Bitcoin breaks through $10,000 as appeal grows

Moves to bring cryptocurrency into mainstream financial system fuels sharp price rise

It has been branded “a fraud” by its critics, and its sharp price rise during 2017 has been likened to the 17th century tulip craze. But love it or hate it, bitcoin has defied naysayers and delighted proponents by breaking through the $10,000 price barrier - a more than tenfold increase in value over the course of this year.

The semi-anonymous cryptocurrency, which was launched in 2009 by an anonymous developer, now has a market capitalisation of $171bn. While bitcoin has in past ridden a cycle of boom and then bust, 2017 has seen its price skyrocket.

Bitcoin was worth just under $1,000 at the start of the year, but public enthusiasm and moves to bring the cryptocurrency into the mainstream financial system have driven up its price.
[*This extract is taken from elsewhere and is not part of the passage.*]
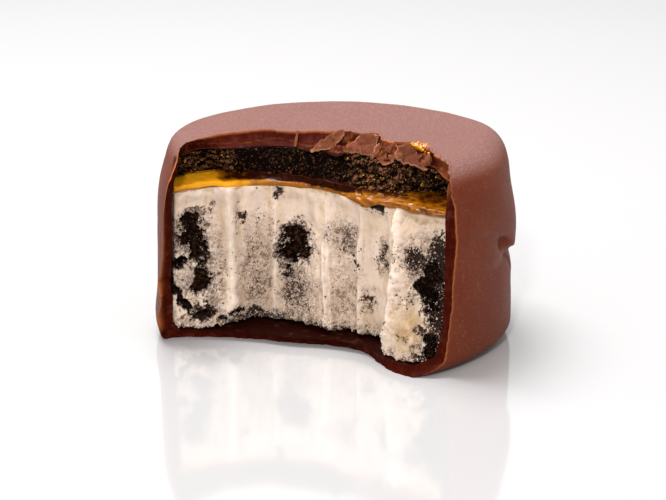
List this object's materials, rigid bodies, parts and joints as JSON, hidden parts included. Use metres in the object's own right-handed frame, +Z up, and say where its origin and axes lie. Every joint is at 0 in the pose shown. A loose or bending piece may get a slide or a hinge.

On Wednesday morning in Asia bitcoin rose as far as $10,379 before easing a bit to $10,240 at midday in Hong Kong.


Bitcoin futures

CME Group, the US exchange operator, last month announced plans to roll out bitcoin futures, subject to regulatory approval. This would allow Wall Street - much of which has been unable to dabble in bitcoin due to a lack of infrastructure and financial products - to speculate on bitcoin as on other commodities such as gold.

Meanwhile on the retail front, spread betters have been allowing small investors to bet on the volatile cryptocurrency. But this has led to worries that some traditional marketplaces could becoming overly exposed.

Bitcoin is still relatively illiquid, prone to price swings, and defined differently by different regulators - factors that discourage bears from buying into the nascent asset. Furthermore, the infrastructure supporting bitcoin is still prone to hacks and other issues.

Dark web links

Buying and storing bitcoin long has been seen as technically challenging. So a move by Square, the fintech company led by Twitter co-founder Jack Dorsey, to give a test group of customers the ability to buy bitcoin through its Cash app earlier in November was greeted with enthusiasm.

While bitcoin may have emerged as the preserve of rebels, originally popular with people buying drugs on the dark web, the technology that it pioneered - known as blockchain - has been embraced by many mainstream businesses from banks to shipping companies.

These companies are betting that distributed ledger systems, which allow all participants on the network to see every single transaction, will help to improve efficiency and solve difficult problems such as tracking food through a supply chain.

Not all good for bitcoin

Bitcoin cannot be used widely to buy goods and services; many say they now see it as a way to store value. But companies such as Overstock, led by long-term bitcoin enthusiast Patrick Byrne, allow customers to use the cryptocurrency to make purchases.

Nevertheless, this year hasn't all been good for bitcoin. In September China said it would clamp down on digital currencies, sparking concern that the world's biggest market might be off limits.

And disagreements between bitcoin developers have risked a new “fork” in the cryptocurrency, creating rancour in the close-knit community.